Mike Jarman, President, The Vista School, Middletown, PA
The words Marcie Roth said have haunted me, too. I spent 15 years fighting for full inclusion in New Jersey, where segregated schools are abundant. I wrote on the topic. I served as a consultant to the NJ Dept. of Education, The Arc of NJ and others. I chaired a legislative task force. I used to go to Individualized Education Plan meetings for a living -- helping other parents. My husband works for NJ's P&A system. We know our rights and who to go to when they are not being protected.
But today my son, now 9, is in a segregated school, after 4 years of a good fight. I have to say, the district tried -- they really tried, but they could never get it right. He had good teachers who tried hard and cared, but he needed more than that. There was too much staff turnover, not enough expertise, no planning time for teachers, inflexible schedules and an administrative process that made small decisions take months.
Last year, it became clear to both my husband and me that our commitment to our philosophy of inclusion could actually be hurting our son. Every day. He was not reading, he was teased an bullied by his peers, he was not getting occupational therapy, and we were spending EVERY night after school driving around Central NJ to get the services that his school couldn't provide decently -- social skills instruction and coaching, behavior therapy, tutoring in reading. Our out-of-pocket expenses were in the thousands of dollars, too. And my daughter spent her evenings in the car or in waiting rooms.
Now, our son is thriving in a segregated school, with 8 other kids in his class, and four adults. For the first time in my life, I went to his IEP meeting and found that the professionals around the table knew more about how to support and educate him than I did. They had ideas for me at home. They told ME how they were going to address his problems. They reported on progress, not "behavior." I left feeling confident, instead of having to prepare myself for another fight.
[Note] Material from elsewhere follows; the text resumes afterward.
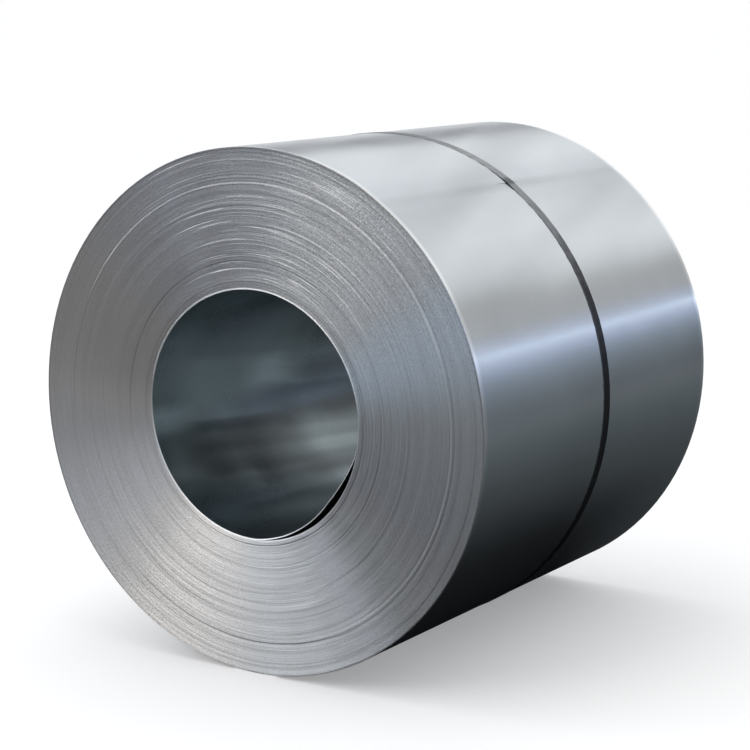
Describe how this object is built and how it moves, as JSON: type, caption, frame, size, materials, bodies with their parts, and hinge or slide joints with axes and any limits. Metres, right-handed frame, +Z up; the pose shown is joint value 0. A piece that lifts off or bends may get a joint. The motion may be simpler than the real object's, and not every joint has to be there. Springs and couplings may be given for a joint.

He is doing fine. He loves school. His is proud of his progress and believes now (for the first time) that he will learn to read! His social skills are already looking better. His high level of skill and interest in science has new currency for him -- he is not seen by his peers as "weird"; he is seen as smart. And he is much less anxious about everything. His teachers enjoy him and see him as a valuable member of his school community. They see his spark and his gifts. Our whole family is recovering from the overwhelming stress of managing (and even providing) our son's education in public school.
He does not mind the hour and 15 minute ride. Every morning, though, when that short yellow bus pulls away from my driveway, I still feel a twang of guilt.
Your article reminded me that I did not give up -- I made a choice for HIM. And just as there are costs, there are many benefits.
I'm not sure that the legal route is the way to go. I tried that route myself and it didn't work. She must not feel guilty although that is easy to say because when you fail to convince the authorities, you feel you fail your child.
I think we need a grassroots movement to change attitudes because attitudes are everything. When a newspaper can report on the efficacy of new tests to detect Down Syndrome earlier in the womb -- and no one questions it --this gives everyone the idea that disability has to be stamped out and is not something we want. Most of the public do not think about it and are easily brainwashed by such articles. Those of us who live and play with someone with a disability fight every day with people who hold these beliefs unconsciously, because of the conditioning they are subjected to.
Most people express abhorrence for eugenics, but it is practiced every day without anyone asking "why are we doing this?"
How do we change attitudes? We have to think "outside the box" in order to get through to the people who will spend huge amounts of taxpayer dollars to exclude a child.